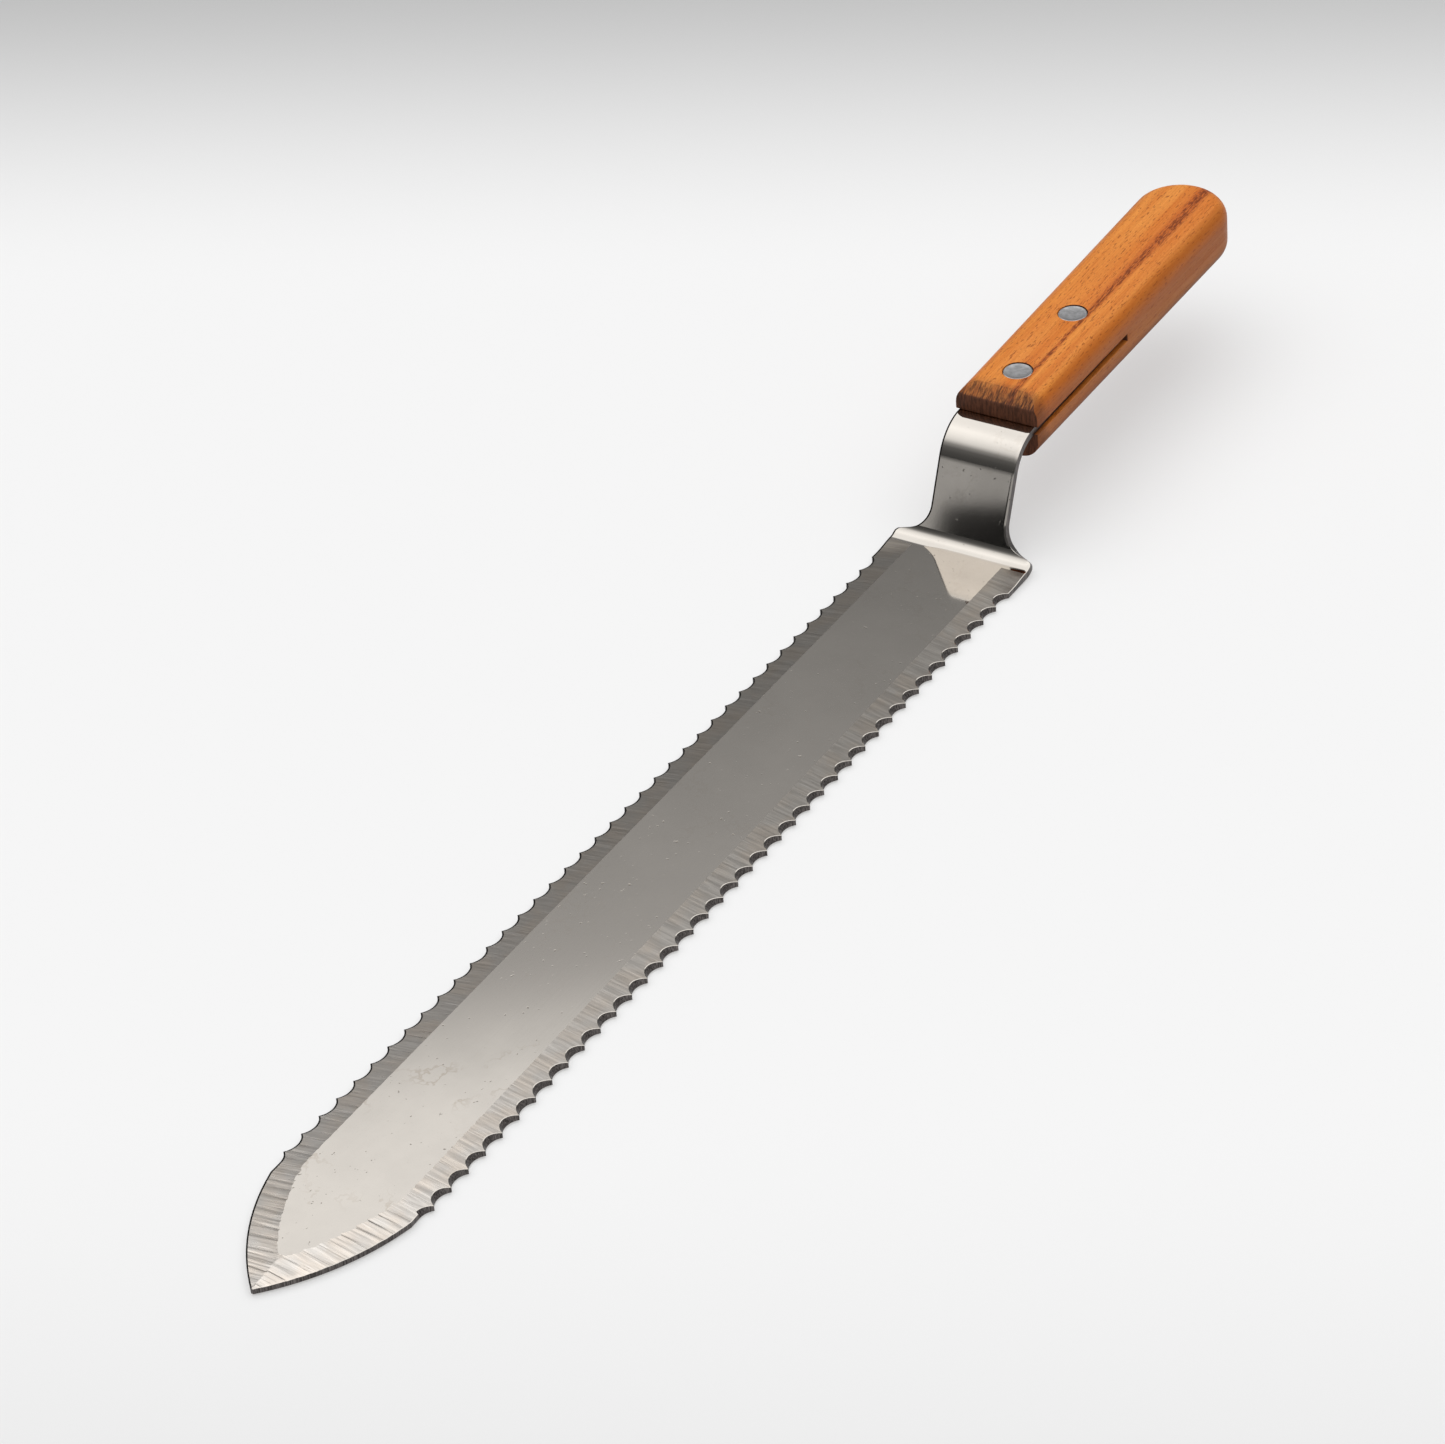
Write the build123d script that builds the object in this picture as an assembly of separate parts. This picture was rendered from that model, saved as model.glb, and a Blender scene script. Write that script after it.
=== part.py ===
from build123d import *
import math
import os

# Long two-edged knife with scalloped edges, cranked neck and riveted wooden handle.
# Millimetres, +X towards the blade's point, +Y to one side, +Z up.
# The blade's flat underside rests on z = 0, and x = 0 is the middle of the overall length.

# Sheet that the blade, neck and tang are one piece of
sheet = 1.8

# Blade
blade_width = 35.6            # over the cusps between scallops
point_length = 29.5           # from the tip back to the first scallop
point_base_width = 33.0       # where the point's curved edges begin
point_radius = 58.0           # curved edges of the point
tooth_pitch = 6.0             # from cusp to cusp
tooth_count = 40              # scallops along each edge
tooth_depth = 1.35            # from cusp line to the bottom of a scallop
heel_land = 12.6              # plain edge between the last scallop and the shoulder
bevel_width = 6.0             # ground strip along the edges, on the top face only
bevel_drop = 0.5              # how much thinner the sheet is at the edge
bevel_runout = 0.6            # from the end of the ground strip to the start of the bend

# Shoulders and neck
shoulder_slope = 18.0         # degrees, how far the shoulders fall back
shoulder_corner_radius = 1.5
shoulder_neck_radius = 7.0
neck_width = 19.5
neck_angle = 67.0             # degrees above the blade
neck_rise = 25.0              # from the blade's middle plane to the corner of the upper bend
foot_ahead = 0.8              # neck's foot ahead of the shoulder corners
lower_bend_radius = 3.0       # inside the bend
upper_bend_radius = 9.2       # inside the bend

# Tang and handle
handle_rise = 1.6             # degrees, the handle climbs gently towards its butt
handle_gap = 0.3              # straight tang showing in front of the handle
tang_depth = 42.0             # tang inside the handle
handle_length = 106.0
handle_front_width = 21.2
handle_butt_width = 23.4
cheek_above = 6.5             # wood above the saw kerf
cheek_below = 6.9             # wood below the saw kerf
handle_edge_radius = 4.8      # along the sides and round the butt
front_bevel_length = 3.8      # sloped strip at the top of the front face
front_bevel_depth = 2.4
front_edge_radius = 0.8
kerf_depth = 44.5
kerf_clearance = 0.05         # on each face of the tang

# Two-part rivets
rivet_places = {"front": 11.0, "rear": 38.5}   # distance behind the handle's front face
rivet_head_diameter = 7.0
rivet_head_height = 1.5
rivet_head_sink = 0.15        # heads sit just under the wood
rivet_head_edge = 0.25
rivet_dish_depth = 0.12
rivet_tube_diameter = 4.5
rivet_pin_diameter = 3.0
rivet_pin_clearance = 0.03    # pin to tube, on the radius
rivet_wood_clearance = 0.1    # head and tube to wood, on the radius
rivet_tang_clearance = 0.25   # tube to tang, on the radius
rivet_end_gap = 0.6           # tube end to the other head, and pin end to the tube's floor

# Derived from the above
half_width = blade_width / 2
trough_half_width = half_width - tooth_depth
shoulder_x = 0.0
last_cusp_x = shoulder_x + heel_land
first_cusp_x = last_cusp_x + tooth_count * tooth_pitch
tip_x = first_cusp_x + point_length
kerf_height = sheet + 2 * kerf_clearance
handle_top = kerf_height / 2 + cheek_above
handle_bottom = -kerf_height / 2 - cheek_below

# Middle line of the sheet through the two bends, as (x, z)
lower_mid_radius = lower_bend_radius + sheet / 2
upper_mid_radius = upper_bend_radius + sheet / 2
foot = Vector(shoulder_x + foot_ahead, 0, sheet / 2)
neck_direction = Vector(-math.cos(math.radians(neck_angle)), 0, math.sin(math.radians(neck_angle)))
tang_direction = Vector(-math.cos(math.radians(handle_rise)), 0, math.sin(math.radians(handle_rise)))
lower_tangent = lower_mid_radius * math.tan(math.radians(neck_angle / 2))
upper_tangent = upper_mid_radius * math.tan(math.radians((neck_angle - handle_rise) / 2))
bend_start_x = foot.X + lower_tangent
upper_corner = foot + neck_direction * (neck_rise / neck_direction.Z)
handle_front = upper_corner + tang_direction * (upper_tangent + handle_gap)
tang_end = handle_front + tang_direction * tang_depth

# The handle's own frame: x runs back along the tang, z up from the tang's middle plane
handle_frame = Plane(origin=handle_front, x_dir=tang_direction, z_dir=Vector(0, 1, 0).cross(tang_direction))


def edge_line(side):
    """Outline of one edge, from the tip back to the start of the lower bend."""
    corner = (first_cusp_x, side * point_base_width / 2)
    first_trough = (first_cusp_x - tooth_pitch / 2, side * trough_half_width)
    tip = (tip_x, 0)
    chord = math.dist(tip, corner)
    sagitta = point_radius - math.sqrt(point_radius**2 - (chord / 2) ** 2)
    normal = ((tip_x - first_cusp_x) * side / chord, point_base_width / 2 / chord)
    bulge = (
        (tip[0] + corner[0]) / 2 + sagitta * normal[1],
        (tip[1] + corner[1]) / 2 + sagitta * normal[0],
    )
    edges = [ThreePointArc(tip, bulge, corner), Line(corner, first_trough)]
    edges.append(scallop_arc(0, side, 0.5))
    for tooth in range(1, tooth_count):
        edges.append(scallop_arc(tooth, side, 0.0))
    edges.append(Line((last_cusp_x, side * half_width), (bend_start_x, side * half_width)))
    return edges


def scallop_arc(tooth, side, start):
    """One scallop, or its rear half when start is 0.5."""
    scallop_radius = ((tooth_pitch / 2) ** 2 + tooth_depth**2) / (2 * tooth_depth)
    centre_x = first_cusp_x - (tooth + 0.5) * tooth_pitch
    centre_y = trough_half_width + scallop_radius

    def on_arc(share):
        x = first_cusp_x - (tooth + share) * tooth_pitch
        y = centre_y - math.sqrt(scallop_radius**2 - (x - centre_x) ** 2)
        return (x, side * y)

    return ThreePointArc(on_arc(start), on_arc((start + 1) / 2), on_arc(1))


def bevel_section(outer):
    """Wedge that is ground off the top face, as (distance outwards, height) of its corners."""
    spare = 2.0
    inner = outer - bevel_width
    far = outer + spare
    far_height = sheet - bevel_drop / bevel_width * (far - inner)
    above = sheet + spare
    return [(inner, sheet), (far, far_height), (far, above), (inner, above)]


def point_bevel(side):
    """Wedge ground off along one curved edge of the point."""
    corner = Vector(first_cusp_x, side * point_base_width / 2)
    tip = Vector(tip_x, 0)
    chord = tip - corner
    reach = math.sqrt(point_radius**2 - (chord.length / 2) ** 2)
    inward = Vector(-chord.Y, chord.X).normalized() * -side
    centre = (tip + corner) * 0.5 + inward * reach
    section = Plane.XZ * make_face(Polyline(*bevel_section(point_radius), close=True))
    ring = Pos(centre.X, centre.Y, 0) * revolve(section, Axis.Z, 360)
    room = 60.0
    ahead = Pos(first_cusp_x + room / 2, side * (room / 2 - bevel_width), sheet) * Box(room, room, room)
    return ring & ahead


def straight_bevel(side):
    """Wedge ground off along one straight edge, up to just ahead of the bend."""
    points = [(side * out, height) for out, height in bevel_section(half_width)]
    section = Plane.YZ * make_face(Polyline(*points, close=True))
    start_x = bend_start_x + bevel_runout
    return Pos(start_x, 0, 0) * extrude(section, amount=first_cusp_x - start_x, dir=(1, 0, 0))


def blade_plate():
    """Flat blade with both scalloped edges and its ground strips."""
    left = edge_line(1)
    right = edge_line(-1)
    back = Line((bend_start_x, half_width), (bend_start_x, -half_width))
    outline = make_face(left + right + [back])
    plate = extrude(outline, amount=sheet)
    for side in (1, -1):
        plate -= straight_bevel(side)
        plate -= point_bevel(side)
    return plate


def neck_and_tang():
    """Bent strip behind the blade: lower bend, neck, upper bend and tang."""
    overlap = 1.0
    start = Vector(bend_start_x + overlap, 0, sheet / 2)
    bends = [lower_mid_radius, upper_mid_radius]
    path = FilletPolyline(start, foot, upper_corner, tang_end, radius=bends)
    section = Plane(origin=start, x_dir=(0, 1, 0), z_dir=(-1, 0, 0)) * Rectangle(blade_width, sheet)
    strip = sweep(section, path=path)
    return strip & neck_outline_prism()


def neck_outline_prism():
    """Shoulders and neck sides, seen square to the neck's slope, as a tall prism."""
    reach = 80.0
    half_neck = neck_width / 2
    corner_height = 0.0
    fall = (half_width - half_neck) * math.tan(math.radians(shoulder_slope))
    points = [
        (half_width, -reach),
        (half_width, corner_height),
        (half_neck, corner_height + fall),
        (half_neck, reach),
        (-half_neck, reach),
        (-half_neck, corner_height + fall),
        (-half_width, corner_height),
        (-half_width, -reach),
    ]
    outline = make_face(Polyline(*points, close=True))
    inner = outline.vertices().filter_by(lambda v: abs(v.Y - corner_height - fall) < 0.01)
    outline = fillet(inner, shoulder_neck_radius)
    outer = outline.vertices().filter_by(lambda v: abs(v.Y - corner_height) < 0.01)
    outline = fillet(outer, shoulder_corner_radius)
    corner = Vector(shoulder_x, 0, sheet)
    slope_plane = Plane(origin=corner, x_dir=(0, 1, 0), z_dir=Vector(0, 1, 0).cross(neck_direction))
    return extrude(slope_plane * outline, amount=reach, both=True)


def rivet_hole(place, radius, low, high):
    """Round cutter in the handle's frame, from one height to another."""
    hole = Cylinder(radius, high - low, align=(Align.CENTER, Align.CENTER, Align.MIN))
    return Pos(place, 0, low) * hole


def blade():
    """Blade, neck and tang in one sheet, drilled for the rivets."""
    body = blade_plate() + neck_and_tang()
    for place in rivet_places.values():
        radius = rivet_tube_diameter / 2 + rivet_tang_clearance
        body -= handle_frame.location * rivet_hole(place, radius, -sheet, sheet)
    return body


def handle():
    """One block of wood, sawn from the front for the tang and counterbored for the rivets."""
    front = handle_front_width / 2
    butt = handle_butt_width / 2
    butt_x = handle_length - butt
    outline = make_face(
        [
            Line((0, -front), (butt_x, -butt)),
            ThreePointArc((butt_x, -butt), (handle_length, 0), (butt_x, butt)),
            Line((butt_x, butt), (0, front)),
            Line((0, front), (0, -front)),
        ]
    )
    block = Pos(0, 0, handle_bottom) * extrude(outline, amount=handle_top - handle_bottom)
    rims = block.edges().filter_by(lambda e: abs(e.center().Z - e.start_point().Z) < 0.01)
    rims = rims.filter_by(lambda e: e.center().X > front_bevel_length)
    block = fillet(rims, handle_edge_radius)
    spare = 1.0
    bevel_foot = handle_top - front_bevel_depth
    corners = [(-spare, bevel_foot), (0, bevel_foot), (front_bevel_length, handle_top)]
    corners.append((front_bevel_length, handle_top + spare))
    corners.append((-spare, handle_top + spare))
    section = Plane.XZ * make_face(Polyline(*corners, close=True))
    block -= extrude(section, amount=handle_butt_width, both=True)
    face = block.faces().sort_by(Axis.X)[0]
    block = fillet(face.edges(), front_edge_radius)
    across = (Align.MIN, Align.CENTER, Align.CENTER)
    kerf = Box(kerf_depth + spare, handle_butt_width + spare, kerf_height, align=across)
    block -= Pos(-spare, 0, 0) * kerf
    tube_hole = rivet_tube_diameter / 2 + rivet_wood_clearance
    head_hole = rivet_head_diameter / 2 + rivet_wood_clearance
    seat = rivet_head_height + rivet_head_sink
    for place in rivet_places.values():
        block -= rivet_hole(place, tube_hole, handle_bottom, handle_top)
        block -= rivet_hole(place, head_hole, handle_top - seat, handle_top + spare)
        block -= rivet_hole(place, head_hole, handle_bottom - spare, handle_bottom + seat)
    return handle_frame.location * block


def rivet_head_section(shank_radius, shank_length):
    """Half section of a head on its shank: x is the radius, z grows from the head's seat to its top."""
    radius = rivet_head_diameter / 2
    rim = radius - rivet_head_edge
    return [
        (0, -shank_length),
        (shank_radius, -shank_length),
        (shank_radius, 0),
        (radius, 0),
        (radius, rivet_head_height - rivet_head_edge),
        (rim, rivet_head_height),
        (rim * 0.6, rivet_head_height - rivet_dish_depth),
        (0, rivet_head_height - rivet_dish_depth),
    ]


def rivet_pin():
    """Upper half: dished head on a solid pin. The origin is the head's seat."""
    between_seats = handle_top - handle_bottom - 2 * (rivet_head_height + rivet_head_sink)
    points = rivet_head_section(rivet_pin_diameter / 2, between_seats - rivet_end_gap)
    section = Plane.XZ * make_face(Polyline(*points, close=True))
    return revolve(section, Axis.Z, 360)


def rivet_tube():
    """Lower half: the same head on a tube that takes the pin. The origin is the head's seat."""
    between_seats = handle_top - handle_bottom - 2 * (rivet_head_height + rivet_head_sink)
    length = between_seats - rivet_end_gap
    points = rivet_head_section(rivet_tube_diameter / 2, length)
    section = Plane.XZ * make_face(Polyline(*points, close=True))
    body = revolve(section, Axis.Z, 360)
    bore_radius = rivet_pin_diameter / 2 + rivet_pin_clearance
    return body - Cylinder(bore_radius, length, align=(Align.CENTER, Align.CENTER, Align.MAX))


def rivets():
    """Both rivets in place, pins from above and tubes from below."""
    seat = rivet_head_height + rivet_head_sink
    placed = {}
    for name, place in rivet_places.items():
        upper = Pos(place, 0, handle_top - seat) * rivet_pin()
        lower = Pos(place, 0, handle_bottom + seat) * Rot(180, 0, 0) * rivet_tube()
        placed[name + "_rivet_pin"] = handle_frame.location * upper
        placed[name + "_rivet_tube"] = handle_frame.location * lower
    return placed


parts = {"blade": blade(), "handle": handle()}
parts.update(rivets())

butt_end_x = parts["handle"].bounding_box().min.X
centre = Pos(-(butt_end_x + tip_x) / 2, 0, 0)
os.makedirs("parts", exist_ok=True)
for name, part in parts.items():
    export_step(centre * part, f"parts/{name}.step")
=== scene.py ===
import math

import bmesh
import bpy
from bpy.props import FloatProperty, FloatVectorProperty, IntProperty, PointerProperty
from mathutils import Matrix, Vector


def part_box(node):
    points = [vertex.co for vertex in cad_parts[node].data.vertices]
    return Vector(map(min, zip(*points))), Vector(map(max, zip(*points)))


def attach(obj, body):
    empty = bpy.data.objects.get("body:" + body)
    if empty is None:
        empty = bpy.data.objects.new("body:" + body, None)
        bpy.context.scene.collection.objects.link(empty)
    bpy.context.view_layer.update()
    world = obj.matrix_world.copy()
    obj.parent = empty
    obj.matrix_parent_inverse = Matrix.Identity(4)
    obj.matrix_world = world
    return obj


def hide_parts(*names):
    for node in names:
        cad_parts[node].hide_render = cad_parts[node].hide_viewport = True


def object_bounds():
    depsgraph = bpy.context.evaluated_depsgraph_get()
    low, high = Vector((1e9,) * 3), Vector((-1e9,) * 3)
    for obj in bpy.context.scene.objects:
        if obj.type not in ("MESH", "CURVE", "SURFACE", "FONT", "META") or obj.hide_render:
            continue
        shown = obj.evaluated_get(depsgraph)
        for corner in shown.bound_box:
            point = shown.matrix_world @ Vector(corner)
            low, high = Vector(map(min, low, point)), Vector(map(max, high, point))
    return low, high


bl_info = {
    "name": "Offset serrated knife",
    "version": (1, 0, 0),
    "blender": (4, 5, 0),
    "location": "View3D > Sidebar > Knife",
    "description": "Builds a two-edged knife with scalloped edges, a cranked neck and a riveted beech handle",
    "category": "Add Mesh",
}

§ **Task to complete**
Repeat these lines exactly and nothing more: the one containing "parts.update(rivets())", the one containing "if empty is", and all the lines between.

§ **Worked solution**
parts.update(rivets())

butt_end_x = parts["handle"].bounding_box().min.X
centre = Pos(-(butt_end_x + tip_x) / 2, 0, 0)
os.makedirs("parts", exist_ok=True)
for name, part in parts.items():
    export_step(centre * part, f"parts/{name}.step")
=== scene.py ===
import math

import bmesh
import bpy
from bpy.props import FloatProperty, FloatVectorProperty, IntProperty, PointerProperty
from mathutils import Matrix, Vector


def part_box(node):
    points = [vertex.co for vertex in cad_parts[node].data.vertices]
    return Vector(map(min, zip(*points))), Vector(map(max, zip(*points)))


def attach(obj, body):
    empty = bpy.data.objects.get("body:" + body)
    if empty is None:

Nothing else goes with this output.